Tomas Snarskis said: ‘Your feedback is literally a template therefore you got a template response. Poor HR response.’

Claudia’s post attracted a lot of attention and people quickly shared their opinions on the matter, with some criticising her email (pictured)

However, others took a more optimistic approach, as Paul D Crossley said: ‘Must have been autocorrect, he meant to say thank you….right?’

Claudia is still accepting applications for the head chef role, with several hopefuls progressing to interview.

But she has vowed to take on board the feedback and adjust her response by inviting rejected candidates to request specific feedback if they would like it.

‘I do understand, and I took on board some feedback,’ she explained. ‘There was some constructive feedback.

‘I’ve changed the way I do things now. It is a little bit silly to think I can send a personalised response to everybody – it is a templated response.

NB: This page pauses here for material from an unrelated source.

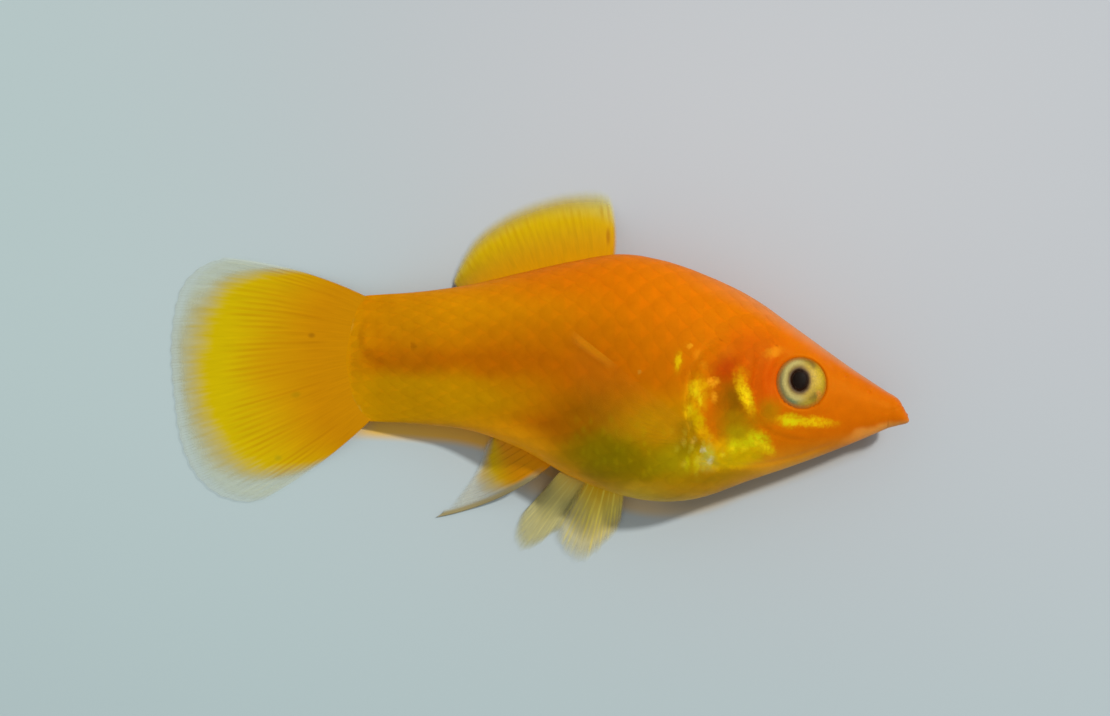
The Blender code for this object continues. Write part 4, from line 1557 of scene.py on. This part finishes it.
def fan_group():
    """Masks for a fin: where its colour reaches, streaks along its rays, and the rays."""
    tree, given, made = group(
        "ShaderNodeTree",
        "fin fan",
        [
            ("Fan", "NodeSocketVector", None),
            ("Reach", "NodeSocketFloat", 0.8),
            ("Softness", "NodeSocketFloat", 0.1),
            ("Rays", "NodeSocketFloat", 12.0),
            ("Seed", "NodeSocketFloat", 0.0),
        ],
        [("Colour", "NodeSocketFloat"), ("Streak", "NodeSocketFloat"), ("Ray", "NodeSocketFloat")],
    )
    fan = given.outputs["Fan"]
    across, out = parted(tree, fan)[:2]
    seed = joined(tree, z=given.outputs["Seed"])

    def fan_noise(stretch, scale, detail):
        place = vector_calc(tree, "MULTIPLY", fan, stretch)
        place = vector_calc(tree, "ADD", place, seed)
        return noise(tree, place, scale, detail).outputs["Fac"]

    # The colour ends unevenly: in fine streaks along the rays, and in broad blotches.
    streak = fan_noise((1.0, 0.06, 1.0), 90.0, 2.0)
    blotch = fan_noise((1.0, 1.0, 1.0), 5.0, 3.0)
    moved, unevenness = out, 0.12
    for wave in (streak, blotch):
        centred = calc(tree, "SUBTRACT", wave, 0.5)
        moved = calc(tree, "MULTIPLY_ADD", centred, unevenness, moved)
    low = calc(tree, "SUBTRACT", given.outputs["Reach"], given.outputs["Softness"])
    high = calc(tree, "ADD", given.outputs["Reach"], given.outputs["Softness"])
    feed(tree, made.inputs["Colour"], soft_step(tree, moved, high, low))
    feed(tree, made.inputs["Streak"], streak)

    # Each ray doubles on its way out, where it splits.
    gaps = calc(tree, "SUBTRACT", given.outputs["Rays"], 1.0)
    turns = product(tree, across, gaps, 2 * math.pi)
    single = soft_step(tree, calc(tree, "COSINE", turns), 0.2, 1.0)
    double = soft_step(tree, calc(tree, "COSINE", product(tree, turns, 2.0)), -0.6, 1.0)
    branches = blend_numbers(tree, soft_step(tree, out, 0.30, 0.50), single, double)
    # Some rays show more than others, and each shows more in some stretches.
    stretches = fan_noise((14.0, 1.8, 1.0), 1.0, 2.0)
    shown = product(tree, branches, soft_step(tree, stretches, 0.34, 0.62))
    feed(tree, made.inputs["Ray"], shown)
    return tree


def fin_material(name, fin, fan_masks, grain, seed, as_rays=False):
    """A fin's membrane or its rays: coloured near the body, clear towards the margin."""
    made, tree, shader = new_material(
        name,
        {"IOR": 1.3, "Specular IOR Level": 0.3, "Specular Tint": (1.0, 0.8, 0.3, 1.0)},
    )
    fan = step(tree, "ShaderNodeAttribute", attribute_name="fan").outputs["Vector"]
    across, out = parted(tree, fan)[:2]
    values = {"Reach": curve_through(tree, across, fin["reach"]), "Softness": fin["soft"]}
    masks = use_group(tree, fan_masks, Fan=fan, Rays=float(fin["rays"]), Seed=seed, **values)
    # Where the colour thins out, the paint stays yellow and only its cover gets less.
    tint = calc(tree, "POWER", masks["Colour"], 0.65)
    colour = blend_colours(tree, tint, linear(fin["clear"]), linear(fin["colour"]))
    flesh_from, flesh_to = fin["flesh end"]
    fleshy = product(tree, soft_step(tree, out, flesh_to, flesh_from), masks["Colour"])
    colour = blend_colours(tree, fleshy, colour, linear(fin["flesh"]))
    start, end = fin["ray band"]
    band_start = soft_step(tree, out, start, start + 0.12)
    band_end = soft_step(tree, out, end + 0.18, end)
    on_ray = product(tree, band_start, band_end, masks["Ray"], fin["ray strength"])
    colour = blend_colours(tree, on_ray, colour, linear(fin["ray colour"]))
    colour = shaded(tree, colour, calc(tree, "MULTIPLY_ADD", masks["Streak"], 0.24, 0.88))
    place = body_place(tree)
    colour = add_patches(tree, flattened(tree, place), colour, fin["marks"])

    full, clear = fin["alpha"]
    if as_rays:
        clear *= CLEAR_RAY_COVER
    thin = product(tree, calc(tree, "MULTIPLY_ADD", masks["Streak"], 0.9, 0.55), clear)
    fade_from, fade_to, left = fin["fade"]
    fade = calc(tree, "ADD", soft_step(tree, out, fade_to, fade_from, 1.0 - left), left)
    front, rear = fin["sides"]
    alpha = product(
        tree,
        blend_numbers(tree, masks["Colour"], thin, full),
        fade,
        soft_step(tree, across, 0.0, front),
        soft_step(tree, across, 1.0, 1.0 - rear),
    )
    if fin["rim"]:
        rim = soft_step(tree, out, 0.96, 0.985, fin["rim"])
        alpha = calc(tree, "ADD", alpha, rim, clamp=True)
    if fin["edge"]:
        width, start, end, strength, edge_colour = fin["edge"]
        edge = product(
            tree,
            soft_step(tree, across, width, width * 0.3),
            soft_step(tree, out, start - 0.1, start + 0.1),
            soft_step(tree, out, end + 0.06, end - 0.06),
        )
        colour = blend_colours(tree, edge, colour, linear(edge_colour))
        alpha = calc(tree, "MAXIMUM", alpha, product(tree, edge, strength))
    feed(tree, shader.inputs["Base Color"], colour)
    feed(tree, shader.inputs["Alpha"], alpha)
    surface = use_group(tree, grain, Place=place, Size=0.8, Roughness=0.5, Spread=0.2)
    feed_surface(tree, shader, surface["Roughness"], surface["Height"], 0.3, 0.03)
    return made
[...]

‘But I do now say, ‘due to the high volume of applications I have received, I’m not able at this time to give you personalised feedback. But if you wish to have that, please let me know’.

‘I have had some candidates getting back to me saying, ‘actually yes, can you be a little bit more specific’ and then we’ve started a conversation.

‘This has helped me to do my job better, so it has been positive.’